To give a starker example, what’s one fundamental difference between a kid born in North Forbes versus a kid born in Baseco Compound? Access. Methinks it really all boils down to that.

(Here’s a short side story: I went hiking with pals last year and we hired a guide to help us along the path. It was an arduous climb and I almost lost my sense of humor, but I was jolted out of my self-absorbed exhaustion when our guide fished out his phone to answer a message. Did you know that in this day and age, there are still some people to whom surfing the Internet is a luxury because owning a smartphone is out of their reach? Internet access isn’t a basic necessity per se, but non-access to it just furthers the gap between the haves and have-nots.)

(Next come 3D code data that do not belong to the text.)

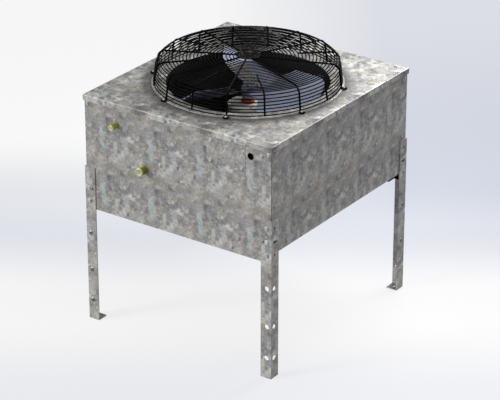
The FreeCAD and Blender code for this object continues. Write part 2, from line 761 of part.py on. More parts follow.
def make_guard():
    """Welded basket of rings and rods on eight feet, with a plate over the middle."""
    rod, wire = size("guard_rod_wire"), size("guard_ring_wire")
    pitch, wall_pitch = size("guard_ring_pitch"), size("guard_wall_pitch")
    line = guard_profile()
    split = line[-2]
    wall_parts, top_parts = guard_rods(line, split)
    height = line[0][1]
    while height < split[1] - wall_pitch / 2:
        wall_parts.append(hoop(point_along(line, height=height)[0], height, wire))
        height += wall_pitch
    for radius in (line[-3][0], (line[-3][0] + split[0]) / 2):
        wall_parts.append(hoop(radius, point_along(line, radius=radius)[1], wire))
    radius = split[0] - pitch / 2
    while radius > size("guard_centre_radius"):
        top_parts.append(hoop(radius, point_along(line, radius=radius)[1], wire))
        radius -= pitch
    guard_node(wall_parts[0].multiFuse(wall_parts[1:]), "guard_wall")
    guard_node(top_parts[0].multiFuse(top_parts[1:]), "guard_top")
    plate = polygon_face(size("guard_centre_radius"), size("guard_top_height") + rod / 2, RING_SIDES)
    guard_node(plate.extrude(FreeCAD.Vector(0, 0, size("guard_centre_gauge"))), "guard_centre_plate")
    foot = polygon_face(size("guard_foot_radius"), 0, FOOT_SIDES, line[0][0] + size("guard_foot_reach"))
    pad = foot.extrude(FreeCAD.Vector(0, 0, size("guard_foot_height")))
    step = 360 / ROD_COUNT
    guard_node(Part.makeCompound([turned_about_z(pad, step * k) for k in range(1, ROD_COUNT, 2)]), "guard_feet")


def write_nodes():
    """Check every object and write one file for each piece."""
    doc.recompute()
    for item in doc.Objects:
        if "Invalid" in item.State or "Error" in item.State:
            raise RuntimeError("%s failed: %s" % (item.Name, item.State))
    for item in nodes:
        if item.Shape.isNull() or not item.Shape.isValid():
            raise RuntimeError("%s has no valid shape" % item.Label)
    os.makedirs("parts", exist_ok=True)
    for item in nodes:
        item.Shape.exportStep("parts/%s.step" % item.Label)
        print("%-22s solids %d volume %.0f" % (item.Label, len(item.Shape.Solids), item.Shape.Volume))


make_top_cover()
make_fan_collar()
make_end_panel("front", ENDS["front"], front_holes())
make_end_panel("back", ENDS["back"], [])
for side, sign in SIDES.items():
    make_side_panel(side, sign)
for end, end_sign in ENDS.items():
    for side, side_sign in SIDES.items():
        make_leg("leg_%s_%s" % (end, side), side_sign, end_sign)
make_junction_cover()
make_coil()
make_coupling("large")
make_coupling("small")
make_line("large", "gas_line")
make_line("small", "liquid_line")
make_motor_bracket()
make_motor()
make_shaft()
make_fan()
make_guard()
write_nodes()
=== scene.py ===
"""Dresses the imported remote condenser: steel cabinet on angle legs, wire guard, fan, coil and couplings."""
import logging
import math
from dataclasses import dataclass
from enum import Enum
from typing import Optional, Sequence, Union

import bmesh
import bpy
import numpy as np
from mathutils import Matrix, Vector


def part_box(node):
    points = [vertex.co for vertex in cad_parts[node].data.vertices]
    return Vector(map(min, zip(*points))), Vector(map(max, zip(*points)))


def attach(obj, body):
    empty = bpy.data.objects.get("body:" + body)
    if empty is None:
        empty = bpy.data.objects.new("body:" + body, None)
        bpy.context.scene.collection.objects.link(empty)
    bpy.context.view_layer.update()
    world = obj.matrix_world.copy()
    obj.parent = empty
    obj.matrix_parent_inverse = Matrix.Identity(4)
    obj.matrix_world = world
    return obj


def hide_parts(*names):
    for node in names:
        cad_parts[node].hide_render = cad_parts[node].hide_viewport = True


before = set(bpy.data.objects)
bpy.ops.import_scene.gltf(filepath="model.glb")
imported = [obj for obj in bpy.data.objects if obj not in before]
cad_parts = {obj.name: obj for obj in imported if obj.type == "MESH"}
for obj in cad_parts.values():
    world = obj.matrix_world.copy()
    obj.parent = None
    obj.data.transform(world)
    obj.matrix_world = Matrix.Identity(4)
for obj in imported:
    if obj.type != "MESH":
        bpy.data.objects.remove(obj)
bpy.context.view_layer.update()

Socket = bpy.types.NodeSocket
Value = Union[float, Sequence[float], Socket]

LOG = logging.getLogger("condenser")
MM = 0.001
WELD = 1e-7
SMOOTH_ANGLE = math.radians(32)
COVER_TOP = 765.0
HALF_WIDTH, HALF_DEPTH = 350.0, 377.0
PANEL_SIDE, PANEL_FRONT = 346.0, 373.0
PANEL_LOW = 389.0
OPENING = 253.0
SEAT_RADIUS = 297.0
LEG_EDGE_X, LEG_EDGE_Y, LEG_TOP = 311.6, 338.6, 526.0


class Body(Enum):
    """Which body of the frame a piece rides on."""

    HOUSING = "housing"
    ROTOR = "rotor"


class Axis(Enum):
    """Direction in which a fixing looks out of the surface that it is on."""

    FRONT = (0, -1, 0)
    BACK = (0, 1, 0)
    RIGHT = (1, 0, 0)
    LEFT = (-1, 0, 0)
    UP = (0, 0, 1)

    def frame(self) -> np.ndarray:
        """Rows are the fixing's own across, along and outward directions.

        Returns:
            The three directions.
        """
        out = np.array(self.value, float)
        across = np.array((1.0, 0.0, 0.0)) if abs(out[2]) > 0.5 else np.cross((0.0, 0.0, 1.0), out)
        return np.stack([across, np.cross(out, across), out])


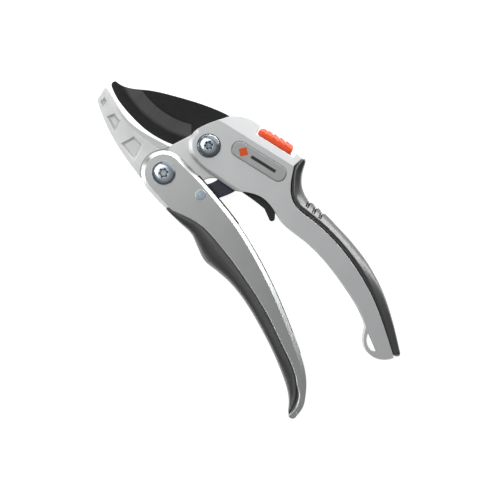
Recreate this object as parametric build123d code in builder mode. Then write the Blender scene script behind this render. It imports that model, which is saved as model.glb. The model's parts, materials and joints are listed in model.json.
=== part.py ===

To be born poor is to have the odds stacked against you from the get-go. To be sure, there are happy tales of those who beat the odds. For every individual who escapes the poverty cycle, however, there are legions more who die without ever knowing the security of having enough funds to tide one over the next day, and the next, and the next.
That’s why I wish for a more even distribution of resources across all strata. I’m aware that such statements are a pipe dream, but whatever. It’s a dream worth piping on, if only for the reason that such a scenario would ultimately mean less unrest, more productivity, and peace — the type of peace people instinctively love and willingly sacrifice for.
Not that I’m not expecting any miracles here. Even a rough approximation of this ideal would do.